Les requins-baleines associent les bateaux à de la nourriture offerte, un lien qui pourrait les mettre en danger dans d'autres zones. Près de la moitié des requins-baleines examinés à Oslob présentent des coupures d'hélice sur le corps, des blessures qui ont dû se produire ailleurs puisque l'exploitation d'Oslob n'a recours qu'à des bateaux à pagaies. En outre, ces animaux risquent davantage de s'approcher d'un bateau de pêche. Bien que les requins-baleines bénéficient d'une protection nationale aux Philippines depuis 1998, le braconnage continue, aussi bien là qu'au sein des autres habitats de l'animal, où ils ne sont pas nécessairement préservés par la loi.
PLAISIR COUPABLE ?
On ignore également les effets que pourrait avoir la « sédentarité » à long terme sur ces animaux migrateurs, notamment les répercussions sur leurs interactions sociales et leurs déplacements. Sur les 650 requins-baleines identifiés aux Philippines, un quart a été aperçu à Oslob, ce qui représente une importante partie de la population est exposée à des risques encore indéterminés.

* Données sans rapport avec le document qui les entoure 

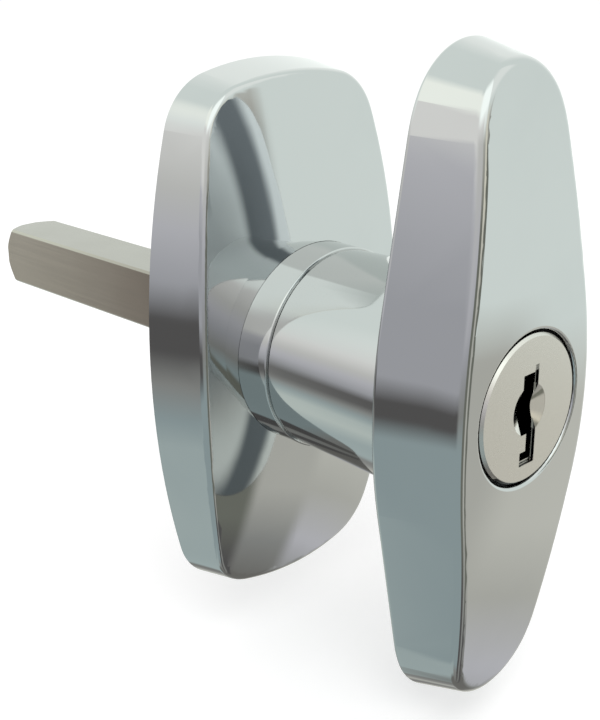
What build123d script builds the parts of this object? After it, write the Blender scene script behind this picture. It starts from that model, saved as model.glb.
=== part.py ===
from build123d import *
import math
import os

# Locking T-handle with a square spindle, in millimetres.
# The origin is on the spindle's axis, in the plane where the base plate meets the door.
# +Z is up along the grip, the lock faces -Y and the spindle runs to +Y.

# Base plate
base_width = 36.2
base_height = 66.0
base_depth = 9.8
base_side_radius = 101.0
base_corner_radius = 8.0
base_end_radius = 38.0
base_draft = 9.5
base_crown_long = 137.0
base_crown_cross = 75.0
base_edge_round = 0.85
base_wall = 2.2
mount_pitch = 46.0
mount_boss_diameter = 8.4
mount_core_diameter = 4.2
mount_thread_depth = 6.0

# Collar ring, round the base plate's neck
collar_height = 3.48
collar_wall = 1.2
collar_edge_round = 0.18
bearing_wall = 1.96
bearing_shoulder = 2.4

# Handle: grip, neck and hub in one casting
grip_width = 28.0
grip_height = 75.3
grip_depth = 10.12
grip_side_radius = 58.8
grip_corner_radius = 15.0
grip_end_radius = 9.3
grip_end_sweep = 132.0
grip_draft = 14.5
grip_crown_long = 190.0
grip_crown_cross = 270.0
grip_edge_round = 1.3
grip_rear_round = 0.4
neck_length = 17.23
neck_draft = 2.52
neck_step = 0.28
hub_diameter = 18.0
hub_setback = 0.5
handle_sweep = 90.0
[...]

Certains diront que les requins-baleines — à l'instar des baleines, pandas, ours polaires, tigres et éléphants — sont les ambassadeurs du monde sauvage, des créatures charismatiques qui nous incitent à prendre soin de notre planète et de ses formes de vie multiples. À chaque touriste souriant qui prend la pose avec un requin à Oslob correspondrait-il un autre visiteur qui voit en ce géant tacheté un animal d'une valeur inestimable, dont l'existence doit être protégée ? Ou ces requins ne sont-ils que des faire-valoir narcissiques ?
Selon une étude récente sur la perception qu'ont les touristes de l'activité des requins-baleines d'Oslob, de nombreux visiteurs reconnaissent que nourrir une espèce menacée à des fins touristiques pose un problème éthique, mais y participent malgré tout. Certains chercheurs qualifient ces justifications de « plaisir coupable ».
Les pêcheurs que j'ai interrogés craignaient que le gouvernement décide que les risques en matière de sauvegarde ne l'emportent sur les retombées économiques et interdise de nourrir les requins. Une telle décision, de fait, mettrait un terme à leur activité. Ils espèrent que les avantages contrebalanceront les risques encourus par les requins.
Pour Mark Rendon, son destin est tout tracé : « Je veux faire ça toute ma vie », affirme-t-il.
Les défenseurs des requins sont, eux aussi, univoques : on ne doit pas nourrir des espèces sauvages.
En attendant, le tourisme autour des requins-baleines, aux effets encore inconnus sur ces animaux, semble avoir de beaux jours devant lui.